Já me alonguei e deixo pra depois outros registros que faria. O mundo dos animais humanos tem um pouquinho mais de chances de ser melhor quando morrem pessoas como esse Olavo de Carvalho, que passou décadas influenciando pessoas a transformarem o mundo num lugar pior para se viver. 

No dia que ouvi o Henry Bugalho falando a respeito de uns conceitos filosóficos sobre a questão da morte do sujeito acima, me lembrei do pensamento que Ernest Hemingway escolheu para abrir seu grande clássico Por quem os sinos dobram. E olha que fiquei impactado com a leitura dessa obra. Violência extrema nas cenas de guerra entre nazifascistas e o pessoal das esquerdas; esquerdas divididas, é bom lembrar.

Não se deve comemorar a dor das pessoas que perdem alguém (por empatia, por compaixão), não se deve comemorar a morte da esposa ou do neto de Lula, nem a de Olavo de Carvalho ou da mãe do Bolsonaro. E isso não quer dizer que eu não ache que o mundo seria melhor sem esses inimigos de classe, esses fascistas, nazistas e extremistas de direita. Mas deveria haver algum tipo de ética até na guerra. Afinal, o que nos faz diferentes dessa gente odiosa como os bolsonários?

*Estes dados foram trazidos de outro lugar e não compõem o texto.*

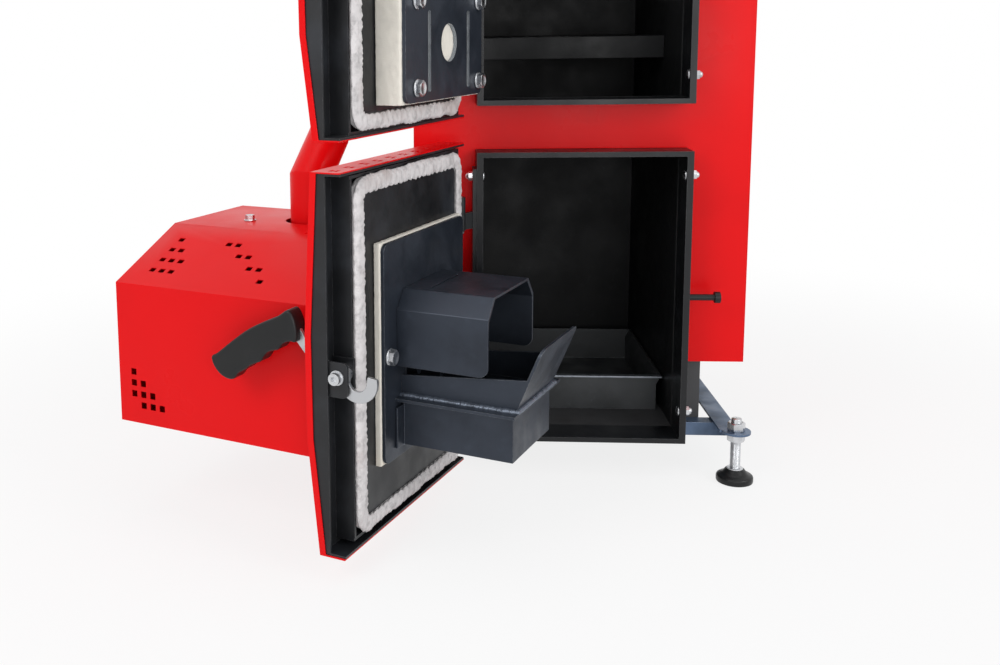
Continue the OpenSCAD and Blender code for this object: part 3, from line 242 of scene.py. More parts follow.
def painted_finishes(f):
    return {
        "red": Finish("Red powder coat", f.red, 0.32, coat=0.03, coat_rough=0.12, spec=0.12)
        .mottle(6.0, 0.93, 0.4).gloss(9.0, 0.27, 0.37)
        .bump(900.0, 0.000035).bump(35.0, 0.00010),
        "black": Finish("Black stove paint", f.black, 0.42, coat=0.05, coat_rough=0.3, spec=0.38)
        .mottle(28.0, 1.9, 0.45, 0.75).mottle(7.0, (0.026, 0.030, 0.038), 0.50, 0.78, 0.7)
        .worn_edges(0.0009, (0.13, 0.13, 0.135), 0.55).gloss(16.0, 0.33, 0.52)
        .bump(650.0, 0.00007).bump(60.0, 0.00012),
        "neck": Finish("Black enamel on the necks", tint(f.black, 0.9), 0.36, coat=0.05,
                       coat_rough=0.2, spec=0.3)
        .mottle(20.0, tint(f.black, 2.2), 0.5, 0.78)
        .worn_edges(0.0012, (0.16, 0.16, 0.165), 0.6)
        .gloss(12.0, 0.28, 0.46).bump(420.0, 0.00008),
    }


def steel_finishes(f):
    return {
        "plate": Finish("Heat-stained burner steel", f.plate, 0.40, metal=0.55)
        .mottle(14.0, 0.62).mottle(46.0, 1.45, 0.55, 0.8, 0.5)
        .mottle(5.0, (0.075, 0.066, 0.060), 0.55, 0.85, 0.35, (1.0, 1.0, 3.0))
        .worn_edges(0.0010, (0.30, 0.31, 0.32), 0.6).gloss(22.0, 0.32, 0.50)
        .bump(700.0, 0.00005).bump(90.0, 0.00008),
        "zinc": Finish("Zinc plating", f.zinc, 0.28, metal=1.0)
        .mottle(60.0, 0.72, 0.45, 0.75).mottle(210.0, (0.42, 0.41, 0.38), 0.6, 0.8, 0.5)
        .gloss(80.0, 0.22, 0.42).bump(900.0, 0.00003, 2.0, (1.0, 1.0, 0.2)),
        "lever": Finish("Laser-cut latch steel", tint(f.zinc, 0.86), 0.34, metal=1.0)
        .mottle(35.0, tint(f.zinc, 0.6), 0.5).gloss(60.0, 0.26, 0.46)
        .bump(500.0, 0.00004, 2.0, (0.1, 0.1, 1.0)),
        "rail": Finish("Blued rail steel", f.rail, 0.38, metal=0.6)
        .mottle(16.0, 0.6).mottle(70.0, (0.20, 0.21, 0.23), 0.58, 0.8, 0.6)
        .worn_edges(0.0012, (0.34, 0.35, 0.37), 0.7).gloss(30.0, 0.30, 0.5)
        .bump(400.0, 0.00006),
        "ash": Finish("Drawer sheet steel", f.ash, 0.44, metal=0.5)
        .mottle(12.0, 0.6).mottle(60.0, 1.8, 0.6, 0.85, 0.5)
        .worn_edges(0.0014, (0.36, 0.37, 0.38), 0.8).gloss(18.0, 0.36, 0.56)
        .bump(350.0, 0.00008),
        "inner": Finish("Firebox plate steel", f.inner, 0.50, metal=0.1, spec=0.22)
        .mottle(7.0, 0.55, 0.4, 0.75, 1.0, (1.0, 1.0, 0.45)).mottle(55.0, 1.9, 0.60, 0.82, 0.6)
        .mottle(4.0, (0.020, 0.016, 0.014), 0.55, 0.85, 0.6).gloss(10.0, 0.38, 0.6)
        .bump(260.0, 0.00015).bump(30.0, 0.0003),
        "jacket": Finish("Primed jacket steel", (0.06, 0.06, 0.063), 0.6, metal=0.2)
        .mottle(20.0, (0.035, 0.034, 0.033)).bump(200.0, 0.0002),
        "cut": Finish("Laser-cut steel edge", (0.30, 0.33, 0.37), 0.36, metal=0.7)
        .mottle(90.0, (0.17, 0.19, 0.22), 0.45, 0.75).bump(700.0, 0.00005),
        "weld": Finish("Weld bead", (0.15, 0.175, 0.22), 0.34, metal=0.6)
        .mottle(120.0, (0.07, 0.08, 0.10), 0.45, 0.75).bump(900.0, 0.0001),
    }


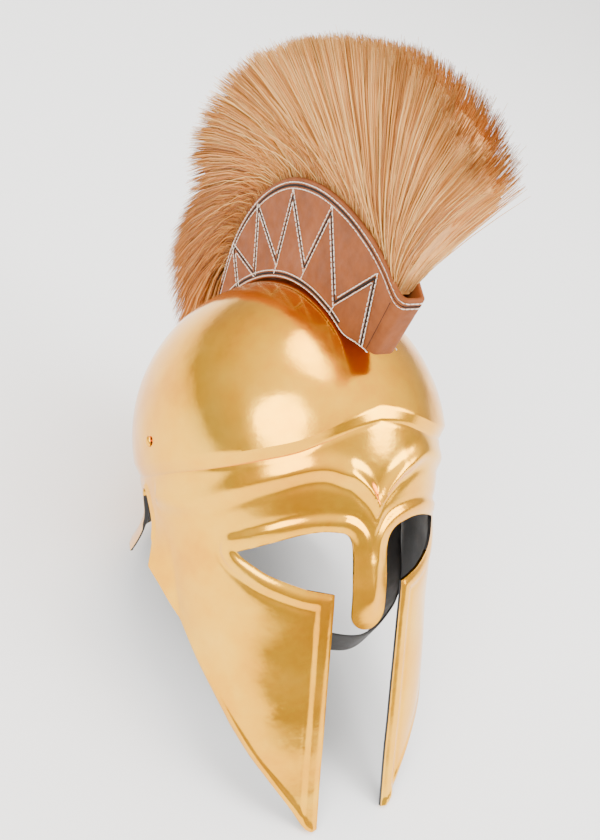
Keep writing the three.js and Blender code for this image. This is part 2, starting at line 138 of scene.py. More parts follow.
# Columns: share of the back reach, share of the cheek drop: the cheek's upper rear edge.
jaw_rows = [(0.07, 0.31), (0.01, 0.352), (-0.1, 0.433), (-0.247, 0.534), (-0.398, 0.638), (-0.45, 0.72)]
# Columns: share of the half width, share of the cheek drop: the cheek's rear edge and tip from the front.
hem_rows = [
    (0.86, 0.48), (0.837, 0.534), (0.772, 0.638), (0.668, 0.75), (0.555, 0.835), (0.419, 0.928),
    (0.362, 0.97), (0.33, 0.991), (0.3, 1.0)]


def along(rows, place):
    """Smooth value from rows of a place and a value, with level ends."""
    table = np.array(rows, float)
    at, value = table[:, 0], table[:, 1]
    slope = np.gradient(value, at)
    slope[1:-1] = (value[2:] - value[:-2]) / (at[2:] - at[:-2])
    place = np.clip(place, at[0], at[-1])
    i = np.clip(np.searchsorted(at, place) - 1, 0, len(at) - 2)
    step = at[i + 1] - at[i]
    t = (place - at[i]) / step
    start = value[i] * (2 * t**3 - 3 * t**2 + 1) + slope[i] * step * (t**3 - 2 * t**2 + t)
    return start + value[i + 1] * (3 * t**2 - 2 * t**3) + slope[i + 1] * step * (t**3 - t**2)


def through(points, count):
    """Smooth line through chosen points, as count points at even steps."""
    points = np.array(points, float)
    steps = np.r_[0, np.cumsum(np.linalg.norm(np.diff(points, axis=0), axis=1) ** 0.5)]
    fine = np.linspace(0, steps[-1], 12 * count)
    line = np.stack([along(np.c_[steps, points[:, k]], fine) for k in range(points.shape[1])], 1)
    length = np.r_[0, np.cumsum(np.linalg.norm(np.diff(line, axis=0), axis=1))]
    even = np.linspace(0, length[-1], count)
    return np.stack([np.interp(even, length, line[:, k]) for k in range(points.shape[1])], 1)


def ridge_height(turn):
    return ridge_peak * along(ridge_rows, np.abs(np.degrees(turn)))


def section_column(column, depth):
    return along([(row[0], row[column]) for row in section_rows], depth)


def section_sizes(z):
    depth = -z / cheek_drop
    return (half_width * section_column(1, depth), front_reach * section_column(2, depth),
            back_reach * section_column(3, depth), section_column(4, depth))


def section_point(wide, front, rear, square, turn):
    c, s = np.cos(turn), np.sin(turn)
    power = 2 / np.where(c > 0, square, 2)
    x = wide * np.sign(s) * np.abs(s) ** power
    y = -np.where(c > 0, front, rear) * np.sign(c) * np.abs(c) ** power
    return x, y


def dome_point(turn, tilt, inset):
    size = np.sin(tilt)
    x, y = section_point(
        (half_width - inset) * size, (front_reach - inset) * size, (back_reach - inset) * size, 2, turn)
    return np.stack([x, y, (dome_top - inset) * np.cos(tilt)], -1)


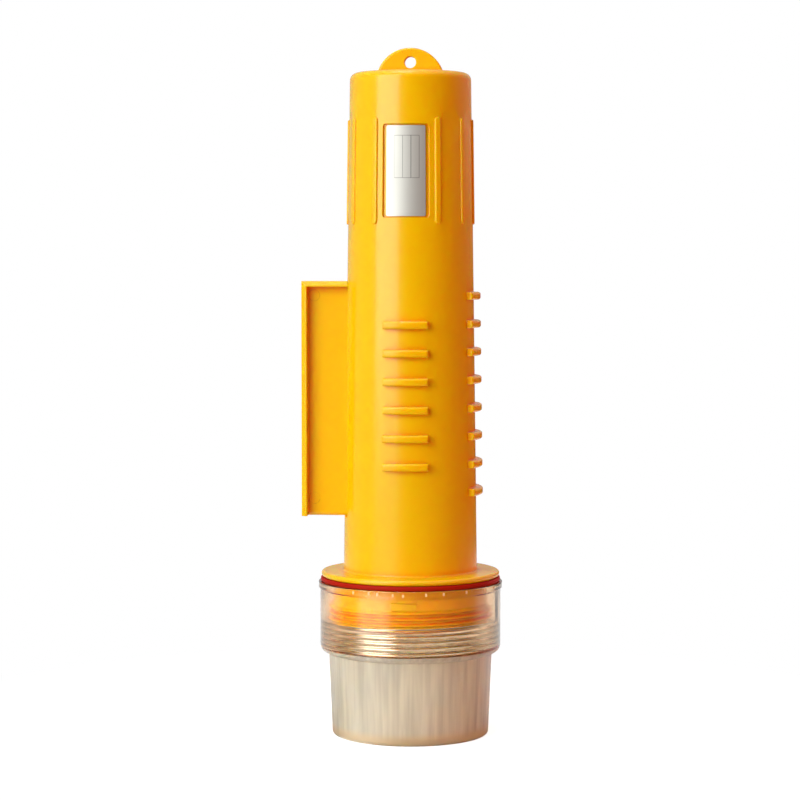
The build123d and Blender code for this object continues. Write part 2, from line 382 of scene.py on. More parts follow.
def spread_round(piece, count, step):
    """Copies a piece round the Z axis, each copy with its own mesh, and returns them all."""
    copies = [piece]
    for index in range(1, count):
        bpy.ops.object.select_all(action="DESELECT")
        bpy.context.view_layer.objects.active = piece
        piece.select_set(True)
        bpy.ops.object.duplicate()
        copy = bpy.context.object
        turn(copy, step * index)
        copies.append(copy)
    return copies


def thread_ridge(name, root_radius, crest_radius, bottom, turns, steps=108, taper_steps=12):
    """A rounded helical ridge of the screw's lead between two radii, whose ends fade into its root."""
    root_width = 0.92 * SCREW_LEAD
    profile = []
    for step in range(THREAD_PROFILE_STEPS + 1):
        share = step / THREAD_PROFILE_STEPS
        rise = (1 - cos(2 * pi * share)) / 2
        radius = root_radius + (crest_radius - root_radius) * rise
        profile.append((radius, bottom + root_width * (share - 1 / 2)))
    piece = drawn(name, profile)
    with edit_mode(piece):
        bpy.ops.mesh.select_all(action="SELECT")
        bpy.ops.mesh.edge_face_add()
    helix = piece.modifiers.new("Helix", "SCREW")
    helix.screw_offset = SCREW_LEAD
    helix.iterations = turns
    helix.steps = steps
    helix.render_steps = steps
    bpy.ops.object.modifier_apply(modifier=helix.name)
    last_step = turns * steps
    row = len(profile)
    with edit_mode(piece):
        for fade in range(taper_steps):
            scale = 1 + (root_radius / crest_radius - 1) * (1 - fade / taper_steps)
            ends = {row * place + inner for place in (fade, last_step - fade) for inner in range(1, row - 1)}
            select_vertices(piece, lambda vertex: vertex.index in ends)
            bpy.ops.transform.resize(value=(scale, scale, 1), center_override=(0, 0, 0))
        bpy.ops.mesh.select_all(action="SELECT")
        bpy.ops.mesh.fill_holes(sides=row)
        bpy.ops.mesh.normals_make_consistent(inside=False)
    return piece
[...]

Essa é minha opinião, opinião que provavelmente tenho porque convivi com o movimento sindical durante os trinta anos nos quais fui bancário sindicalizado e dirigente. Sem o contato e a convivência com a esquerda organizada provavelmente eu fosse hoje um sujeito conservador ou até de direita como a maioria dos meus familiares e vizinhos. O materialismo histórico explica muita coisa.

William


Bibliografia:

HEMINGWAY, Ernest. Por quem os sinos dobram. Tradução: Luiz Peazê. 13ª edição. Rio de Janeiro: Bertrand Brasil, 2014.